Local approach to the study of energy transfers in incompressible magnetohydrodynamic turbulence

We present a local approach to the study of scale-to-scale energy transfers in magnetohydrodynamic (MHD) turbulence. This approach is based on performing local averages of the physical fields, which amounts to filtering scales smaller than some parameter $\ell$. A key step in this work is the derivation of a local Kármán-Howarth-Monin relation which provides a local form of Politano and Pouquet's 4/3 law, without any assumption of homogeneity or isotropy. Our approach is exact and nonrandom, and we show its connection to the usual statistical results of turbulence. Its implementation on data obtained via a three-dimensional direct numerical simulation of the forced incompressible MHD equations from the John Hopkins turbulence database constitutes the main part of our study. First, we show that the local Kármán-Howarth-Monin relation holds well. The space statistics of local cross-scale transfers are studied next, their means and standard deviations being maximum at inertial scales and their probability density functions (PDFs) displaying very wide tails. Events constituting the tails of the PDFs are shown to form structures of strong transfers, either positive or negative, which can be observed over the whole available range of scales. As $\ell$ is decreased, these structures become more and more localized in space while contributing to an increasing fraction of the mean energy cascade rate. Finally, we highlight their quasi-one-dimensional (filamentlike) or quasi-two-dimensional (sheetlike or ribbonlike) nature and show that they appear in areas of strong vorticity or electric current density.

Figure 1

Typical slices of the physical fields in the $(x,y)$ plane of forcing for the snapshot considered in our analysis. For vector fields, arrows represent the in-plane component and the colormap represents the out-of-plane component. The vector fields have been normalized by their norm.

Figure 2

Kármán-Howarth-Monin relation as a function of scale $\ell$. (a) Balance between the left- and right-hand sides of Eq. (25). (b) Contribution of each term constituting (25) to the balance displayed in (a). Note that the solid lines, which represent terms with a plus superscript, are almost superimposed with the symbols representing the corresponding terms with the minus superscript. (c) and (e) Local balance between the left- and right-hand sides of Eq. (10) at the same point. (d) and (f) Contribution of each term constituting (10) to the balance displayed in (c) and (e), respectively.

Figure 3

Typical slices of ${\mathrm{\Pi }}_{\ell }^T$ in the same plane as in Fig. 1 at three different scales: (a) close to the injection scale, (b) in the inertial range, and (c) in the dissipative range. The mean and variance of ${\mathrm{\Pi }}_{\ell }^T$ have been set to zero and unity, respectively, at all three scales for better comparison.
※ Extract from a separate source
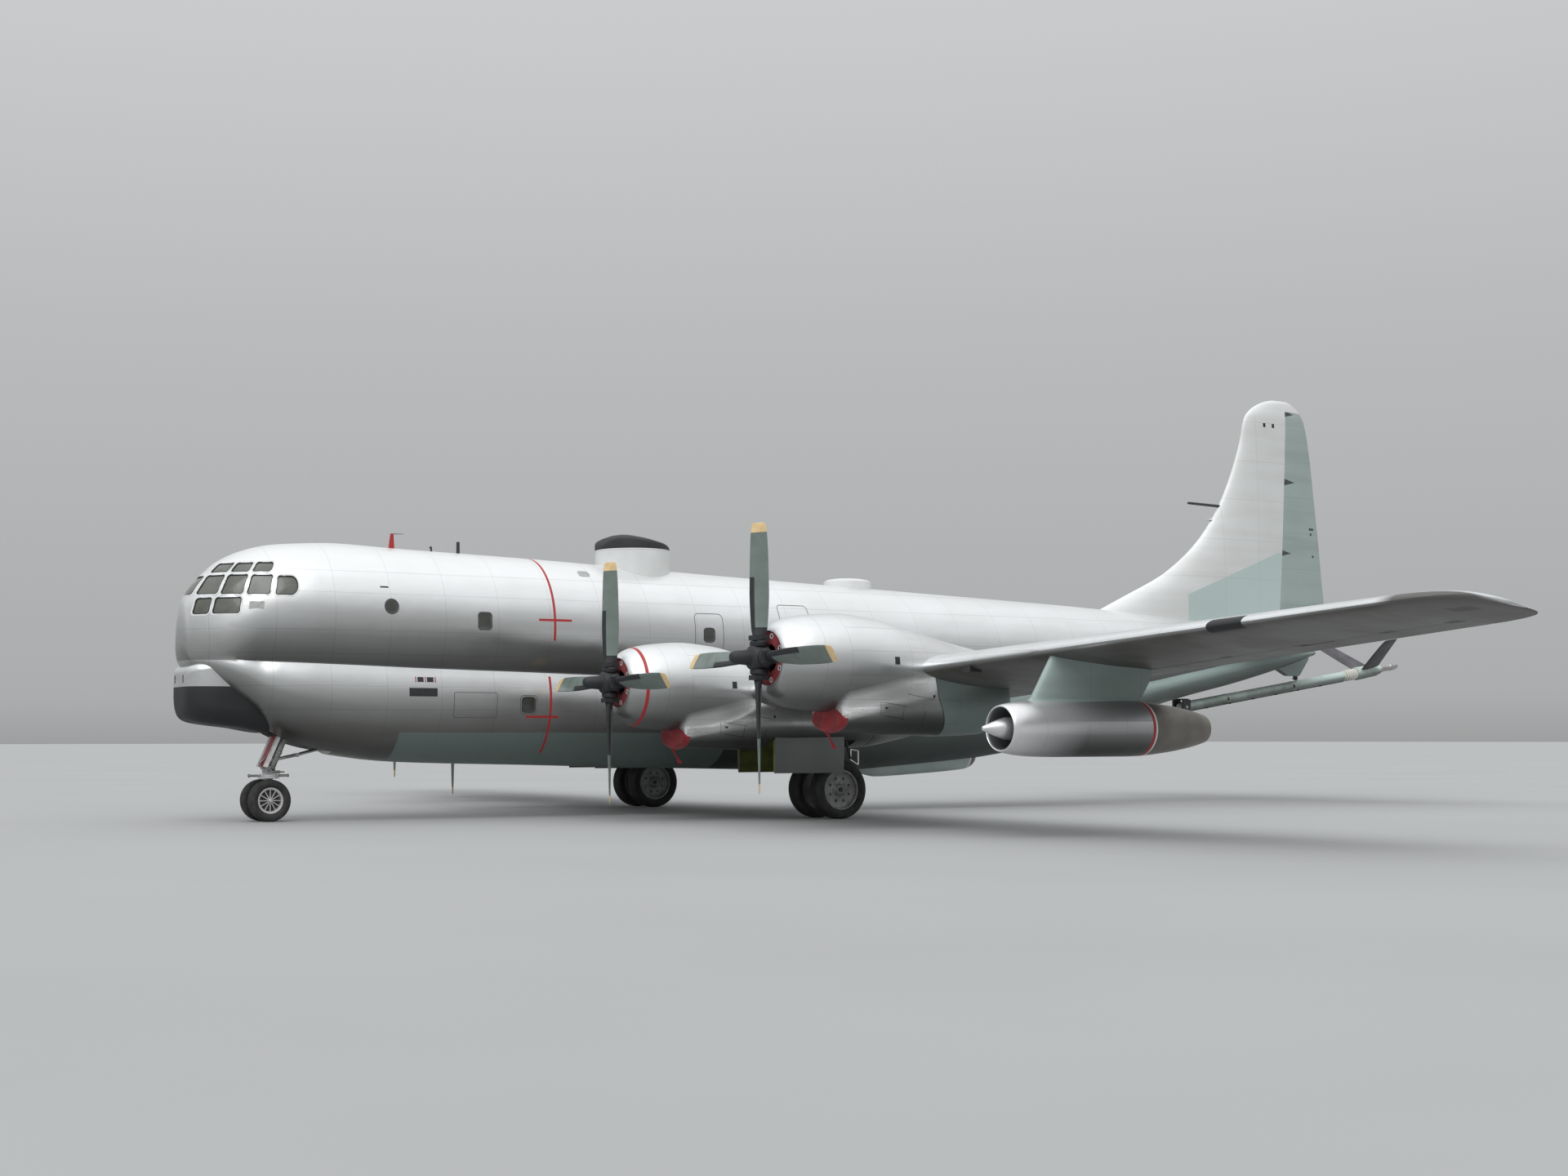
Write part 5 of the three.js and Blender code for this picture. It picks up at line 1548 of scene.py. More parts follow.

We observe that local transfers are organized into structures existing over a wide range of scales.

Figure 4

(a) Global scale-to-scale transfers as a function of scale $\ell$. (b) Standard deviation ${\sigma }_{\ell }^T$ of ${\mathrm{\Pi }}_{\ell }^T$ as a function of scale $\ell$. (c) Probability distribution functions of the local scale-to-scale transfers ${\mathrm{\Pi }}_{\ell }^T$. The scales represented are, from top to bottom, $\ell /L=0.0078$, 0.0352, 0.125, 0.352, and 0.996. All curves have been arbitrarily shifted vertically for the sake of clarity, and their mean and variance have been respectively set to zero and unity.

Figure 5

(a) Estimate of the fraction of space occupied by events which deviate more than $n\times {\sigma }_{\ell }^T$ from their mean as a function of $n$. (b) Estimate of the contribution to global scale-to-scale transfers of events which deviate more than $n\times {\sigma }_{\ell }^T$ from their mean as a function of $n$. (c) Fraction of space in which a given fraction of the global scale-to-scale transfers is contained. The scales represented are $\ell /L=0.0078$ [blue (top) solid line], 0.0352 [red (top) dashed line], 0.125 [yellow (middle) solid line], 0.352 [purple (bottom) dashed line], and 0.996 [green (bottom) solid line].

Figure 6

Three-dimensional organization of cross-scale transfer structures at $\ell /L=0.125$ (inertial scale) for $n=4$. We observe that the structures are (b) sheetlike or ribbonlike or (c) filamentlike.

Figure 7

Slices of (a) the vorticity component ${\omega }_{y,\ell }$ and (b) the electric current density $j_{z,\ell }$ in the same plane as in Figs. 1 and 3, at $\ell /L=0.125$ (inertial scale). Comparing with Fig. 3, we observe that structures of scale-to-scale transfers are located in regions of either high vorticity or vertical currents.